Biden was also appalled at the tepid, even timid response by Obama to the blatant Russian seizure of Crimea by Russia in 2014. He reportedly said so, repeatedly and ineffectually, within the White House. Now, Russia has doubled down on its earlier successful Crimean gambit by launching its full-scale assault on Ukraine. It’s evident Russian President Vladimir Putin, doubtless emboldened by the thoughtless, casual and corrupt conduct of American foreign policy for at least a dozen years prior to Biden, is counting on continuing complacency and incompetence in the White House.

That’s proving to be his biggest mistake. Biden won’t be as disinterested in the world as were his immediate predecessors.

But at the same time, it’s unlikely European unity behind Russian sanctions and against Russian gas and oil imports will withstand the popular outcry that might well attend the advent of cold weather coming in autumn. Putin is no doubt also counting on this, and he’s likely correct. No democratically elected leader is ready to continue standing on principle while his voters are freezing in their homes.

All of which brings us to a couple of military measures undertaken by the US and its allies within the past several days.

First, on Sunday, NATO launched a two-week naval exercise in the Baltic Sea that includes more than 7,000 marines, airmen and sailors from 16 countries, including Finland and Sweden, who officially applied for NATO membership in May. Over 45 ships and more than 75 aircraft are also taking part in these war games. The NATO muscle-flexing is supposedly not in response to any specific threat.

But the Western message will be missed by no one paying attention, particularly the prime resident of the Kremlin. Just in case, though, the American admiral in charge of the current exercise said the following:

“In past iterations of BALTOPS (as the current exercise is code-named), we’ve talked about meeting the challenges of tomorrow. Those challenges are upon us — in the here and now.”

The American admiral added that “this exercise highlights our past investments and shows our collective partnership and capabilities as we recognize the importance of freedom of the seas and the vital role the Baltic plays in European prosperity.”

Meantime, the UK announced its intention to donate to Ukraine several M270 multiple launch rocket systems, which can strike targets up to 50 miles away. Putin responded with dire-sounding threats to attack new, “uncomfortable” targets. Despite Putin’s warning, the UK’s Defense Secretary, Ben Wallace, argued the assistance is justified. “As Russia’s tactics change, so must our support to Ukraine,” he said. “If the international community continues its support, I believe Ukraine can win.”

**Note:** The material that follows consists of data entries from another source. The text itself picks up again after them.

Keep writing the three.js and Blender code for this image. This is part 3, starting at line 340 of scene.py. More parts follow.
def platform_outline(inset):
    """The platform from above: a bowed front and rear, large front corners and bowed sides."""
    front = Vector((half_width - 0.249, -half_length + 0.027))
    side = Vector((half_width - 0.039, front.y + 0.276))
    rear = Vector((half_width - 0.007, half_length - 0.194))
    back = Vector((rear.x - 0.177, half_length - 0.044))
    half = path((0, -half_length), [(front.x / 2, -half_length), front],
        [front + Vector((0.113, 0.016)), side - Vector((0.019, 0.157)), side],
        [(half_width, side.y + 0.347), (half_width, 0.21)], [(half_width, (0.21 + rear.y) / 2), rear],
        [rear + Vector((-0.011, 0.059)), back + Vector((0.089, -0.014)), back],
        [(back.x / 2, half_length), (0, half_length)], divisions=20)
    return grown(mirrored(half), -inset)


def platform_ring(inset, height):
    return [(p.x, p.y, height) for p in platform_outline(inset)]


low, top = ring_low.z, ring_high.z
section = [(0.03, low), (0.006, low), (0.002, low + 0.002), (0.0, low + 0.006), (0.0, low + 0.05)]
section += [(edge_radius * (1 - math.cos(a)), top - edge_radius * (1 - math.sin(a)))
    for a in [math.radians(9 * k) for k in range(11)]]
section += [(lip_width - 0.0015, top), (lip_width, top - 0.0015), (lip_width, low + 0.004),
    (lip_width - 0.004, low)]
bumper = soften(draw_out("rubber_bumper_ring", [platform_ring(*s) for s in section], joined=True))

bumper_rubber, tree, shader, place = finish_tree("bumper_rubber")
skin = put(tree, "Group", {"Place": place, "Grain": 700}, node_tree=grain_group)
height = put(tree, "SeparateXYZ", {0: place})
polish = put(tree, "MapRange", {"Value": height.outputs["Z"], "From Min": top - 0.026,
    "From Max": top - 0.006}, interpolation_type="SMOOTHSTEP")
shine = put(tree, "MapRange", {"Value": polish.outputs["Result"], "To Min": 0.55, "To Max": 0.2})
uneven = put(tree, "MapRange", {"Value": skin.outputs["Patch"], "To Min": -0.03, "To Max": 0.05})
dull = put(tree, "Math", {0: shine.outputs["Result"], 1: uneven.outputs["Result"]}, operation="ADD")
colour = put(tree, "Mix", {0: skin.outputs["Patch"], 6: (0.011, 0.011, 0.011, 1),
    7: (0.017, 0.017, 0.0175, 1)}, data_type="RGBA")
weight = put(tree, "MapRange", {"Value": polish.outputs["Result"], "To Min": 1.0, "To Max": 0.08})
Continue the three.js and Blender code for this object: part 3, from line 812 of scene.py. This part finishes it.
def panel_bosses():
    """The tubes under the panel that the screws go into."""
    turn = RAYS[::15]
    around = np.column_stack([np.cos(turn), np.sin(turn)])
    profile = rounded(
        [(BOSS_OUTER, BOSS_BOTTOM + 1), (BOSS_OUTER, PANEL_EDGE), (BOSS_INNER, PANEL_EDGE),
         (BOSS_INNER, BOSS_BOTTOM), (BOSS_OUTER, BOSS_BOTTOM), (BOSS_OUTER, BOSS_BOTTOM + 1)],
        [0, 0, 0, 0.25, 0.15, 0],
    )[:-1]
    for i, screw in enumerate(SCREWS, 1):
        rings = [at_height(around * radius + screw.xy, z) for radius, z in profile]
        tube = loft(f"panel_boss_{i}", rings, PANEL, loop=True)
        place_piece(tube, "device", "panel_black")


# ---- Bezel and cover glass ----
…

In the Far East, North Korea is again flexing its putative nuclear muscles, and China reportedly mounted an unusually large-scale air “exercise” in and around Taiwanese air space. There are new reports that Beijing is constructing a giant, secret naval base in Cambodia on the Gulf of Thailand.

In response, South Korea and the US staged their own airborne show of force in a “training exercise” as a senior US official warned of a forceful response if North Korea proceeds with reported plans to set off its first nuclear test explosion in nearly five years.

According to wire service news reports, South Korea’s Joint Chiefs of Staff said the air demonstration involved 16 South Korean planes — including F-35A stealth fighters — and four US F-16 fighter jets and was aimed at demonstrating their ability to swiftly respond to North Korean provocations. It’s Top Gun: Maverick in real life.

In Seoul to review military preparedness with South Korean and Japanese allies, US Deputy Secretary of State Wendy Sherman warned of a “swift and forceful” response if the North carries out the nuclear test. American rhetoric opposing Chinese bellicosity escalated in Washington.

Thus, the global standoff intensifies. Putin is stuck with a plan that isn’t working but continues to attract popular support at home in Russia and, apparently in his mind, continues to burnish his and his nation’s virility. Biden is determined to restore the US to the front of the world stage politically, economically, ideologically and militarily.

Putin can’t and won’t back down. Neither will Biden. Nor for the next several months will America’s European allies. If the West concludes that it will be best to intervene more directly to expel the Russian invaders from Ukraine, we will inch ever closer to a shooting war with Russia. This summer could be momentous.